**Task instructions:**
Please write out the complete listing that follows, exactly as it reads.
* * *
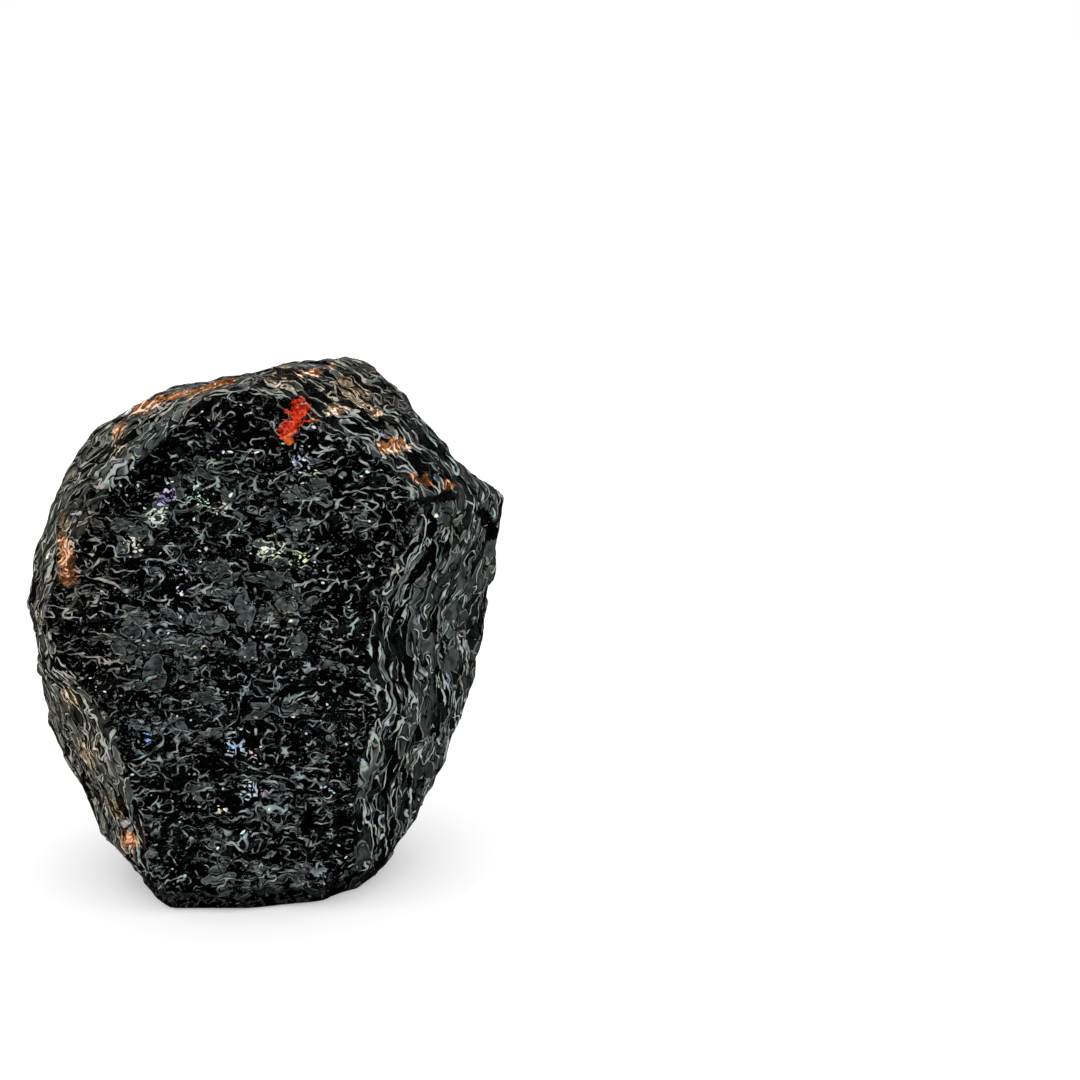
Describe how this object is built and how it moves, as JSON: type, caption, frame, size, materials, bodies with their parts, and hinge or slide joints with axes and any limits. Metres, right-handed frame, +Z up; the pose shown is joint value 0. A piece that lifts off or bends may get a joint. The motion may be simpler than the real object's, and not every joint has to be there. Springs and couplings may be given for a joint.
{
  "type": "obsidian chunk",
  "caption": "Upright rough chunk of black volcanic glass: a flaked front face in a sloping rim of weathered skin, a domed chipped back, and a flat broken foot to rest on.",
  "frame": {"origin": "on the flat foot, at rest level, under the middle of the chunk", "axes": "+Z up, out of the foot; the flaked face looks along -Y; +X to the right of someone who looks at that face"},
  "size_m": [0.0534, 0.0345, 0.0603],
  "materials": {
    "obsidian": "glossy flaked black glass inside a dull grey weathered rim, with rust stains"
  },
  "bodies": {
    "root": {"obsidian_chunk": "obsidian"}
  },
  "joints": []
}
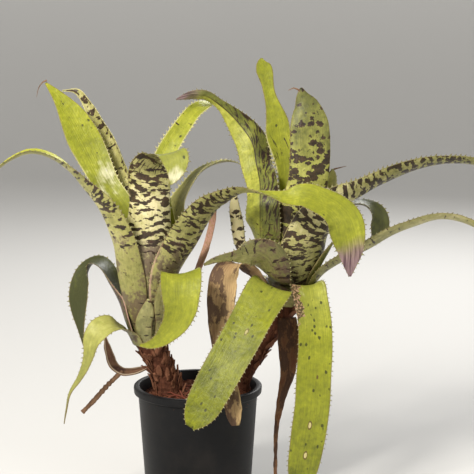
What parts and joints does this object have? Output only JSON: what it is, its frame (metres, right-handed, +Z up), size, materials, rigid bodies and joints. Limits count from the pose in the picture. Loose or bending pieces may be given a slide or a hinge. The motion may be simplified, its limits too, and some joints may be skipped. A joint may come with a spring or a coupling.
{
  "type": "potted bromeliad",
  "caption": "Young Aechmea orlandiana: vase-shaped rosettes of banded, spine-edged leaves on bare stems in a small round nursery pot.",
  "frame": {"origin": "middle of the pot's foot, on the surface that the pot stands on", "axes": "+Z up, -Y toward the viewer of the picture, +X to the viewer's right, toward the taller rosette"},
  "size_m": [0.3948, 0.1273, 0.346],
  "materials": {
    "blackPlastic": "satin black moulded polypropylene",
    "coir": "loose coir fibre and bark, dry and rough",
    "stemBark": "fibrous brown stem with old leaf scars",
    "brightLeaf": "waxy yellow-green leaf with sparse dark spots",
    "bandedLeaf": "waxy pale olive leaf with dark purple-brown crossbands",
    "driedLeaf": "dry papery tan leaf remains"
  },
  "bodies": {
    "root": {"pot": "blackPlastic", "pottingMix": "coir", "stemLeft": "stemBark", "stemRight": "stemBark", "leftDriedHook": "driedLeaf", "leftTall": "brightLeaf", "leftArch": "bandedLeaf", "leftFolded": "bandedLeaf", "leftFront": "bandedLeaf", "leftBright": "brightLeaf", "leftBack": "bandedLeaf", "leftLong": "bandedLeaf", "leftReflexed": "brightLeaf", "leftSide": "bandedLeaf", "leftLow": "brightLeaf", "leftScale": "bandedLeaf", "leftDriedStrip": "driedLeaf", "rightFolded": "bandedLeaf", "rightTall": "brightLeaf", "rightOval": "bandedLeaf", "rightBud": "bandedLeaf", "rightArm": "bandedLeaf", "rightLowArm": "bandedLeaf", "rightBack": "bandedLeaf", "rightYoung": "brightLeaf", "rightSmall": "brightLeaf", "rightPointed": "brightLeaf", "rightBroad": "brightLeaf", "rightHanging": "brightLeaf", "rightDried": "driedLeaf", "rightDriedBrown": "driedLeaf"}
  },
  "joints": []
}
* * *
**Exercise result:**
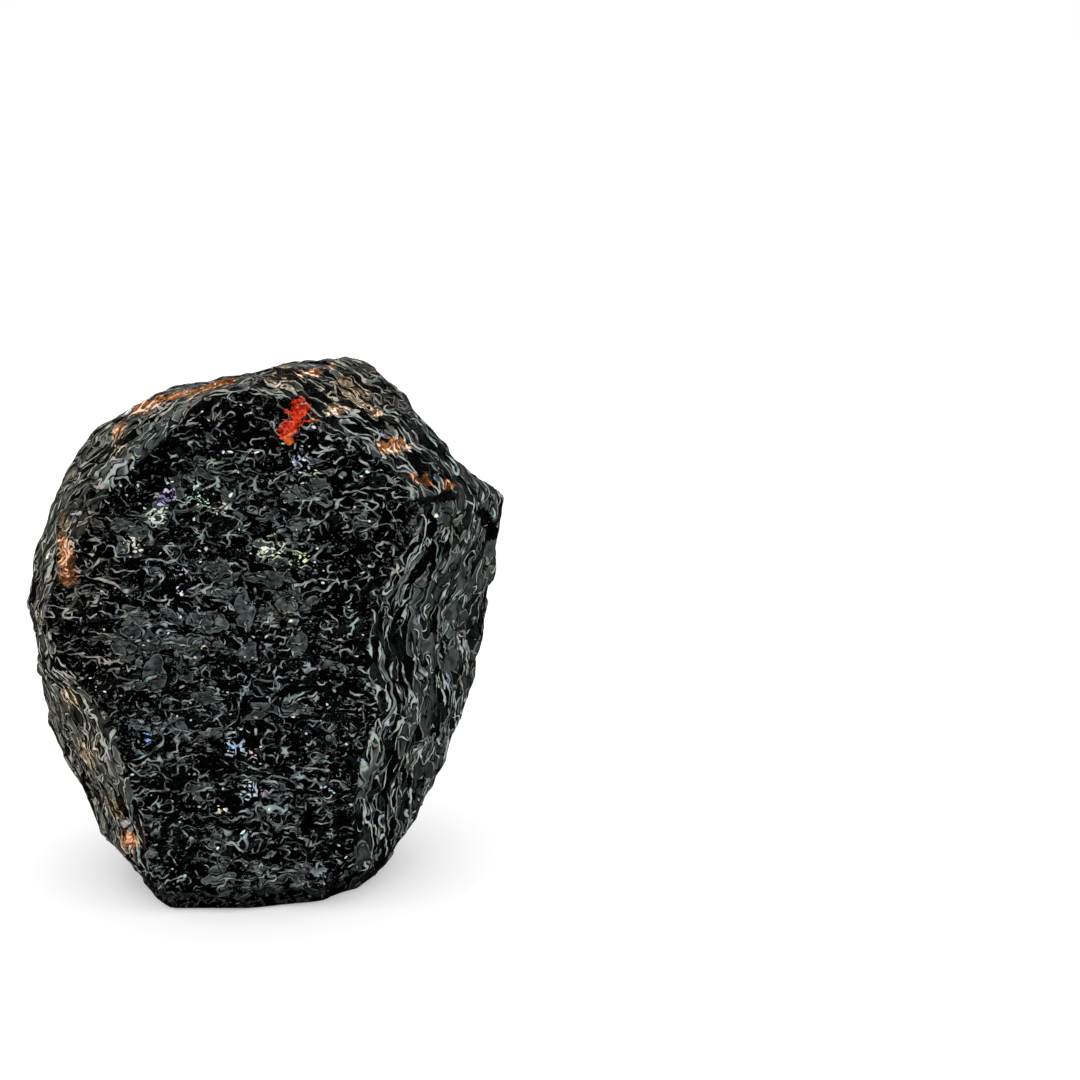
Describe how this object is built and how it moves, as JSON: type, caption, frame, size, materials, bodies with their parts, and hinge or slide joints with axes and any limits. Metres, right-handed frame, +Z up; the pose shown is joint value 0. A piece that lifts off or bends may get a joint. The motion may be simpler than the real object's, and not every joint has to be there. Springs and couplings may be given for a joint.
{
  "type": "obsidian chunk",
  "caption": "Upright rough chunk of black volcanic glass: a flaked front face in a sloping rim of weathered skin, a domed chipped back, and a flat broken foot to rest on.",
  "frame": {"origin": "on the flat foot, at rest level, under the middle of the chunk", "axes": "+Z up, out of the foot; the flaked face looks along -Y; +X to the right of someone who looks at that face"},
  "size_m": [0.0534, 0.0345, 0.0603],
  "materials": {
    "obsidian": "glossy flaked black glass inside a dull grey weathered rim, with rust stains"
  },
  "bodies": {
    "root": {"obsidian_chunk": "obsidian"}
  },
  "joints": []
}
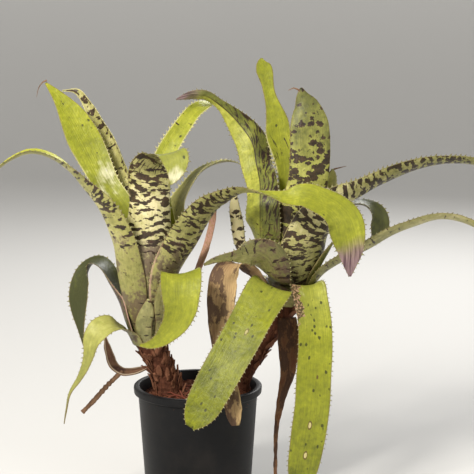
What parts and joints does this object have? Output only JSON: what it is, its frame (metres, right-handed, +Z up), size, materials, rigid bodies and joints. Limits count from the pose in the picture. Loose or bending pieces may be given a slide or a hinge. The motion may be simplified, its limits too, and some joints may be skipped. A joint may come with a spring or a coupling.
{
  "type": "potted bromeliad",
  "caption": "Young Aechmea orlandiana: vase-shaped rosettes of banded, spine-edged leaves on bare stems in a small round nursery pot.",
  "frame": {"origin": "middle of the pot's foot, on the surface that the pot stands on", "axes": "+Z up, -Y toward the viewer of the picture, +X to the viewer's right, toward the taller rosette"},
  "size_m": [0.3948, 0.1273, 0.346],
  "materials": {
    "blackPlastic": "satin black moulded polypropylene",
    "coir": "loose coir fibre and bark, dry and rough",
    "stemBark": "fibrous brown stem with old leaf scars",
    "brightLeaf": "waxy yellow-green leaf with sparse dark spots",
    "bandedLeaf": "waxy pale olive leaf with dark purple-brown crossbands",
    "driedLeaf": "dry papery tan leaf remains"
  },
  "bodies": {
    "root": {"pot": "blackPlastic", "pottingMix": "coir", "stemLeft": "stemBark", "stemRight": "stemBark", "leftDriedHook": "driedLeaf", "leftTall": "brightLeaf", "leftArch": "bandedLeaf", "leftFolded": "bandedLeaf", "leftFront": "bandedLeaf", "leftBright": "brightLeaf", "leftBack": "bandedLeaf", "leftLong": "bandedLeaf", "leftReflexed": "brightLeaf", "leftSide": "bandedLeaf", "leftLow": "brightLeaf", "leftScale": "bandedLeaf", "leftDriedStrip": "driedLeaf", "rightFolded": "bandedLeaf", "rightTall": "brightLeaf", "rightOval": "bandedLeaf", "rightBud": "bandedLeaf", "rightArm": "bandedLeaf", "rightLowArm": "bandedLeaf", "rightBack": "bandedLeaf", "rightYoung": "brightLeaf", "rightSmall": "brightLeaf", "rightPointed": "brightLeaf", "rightBroad": "brightLeaf", "rightHanging": "brightLeaf", "rightDried": "driedLeaf", "rightDriedBrown": "driedLeaf"}
  },
  "joints": []
}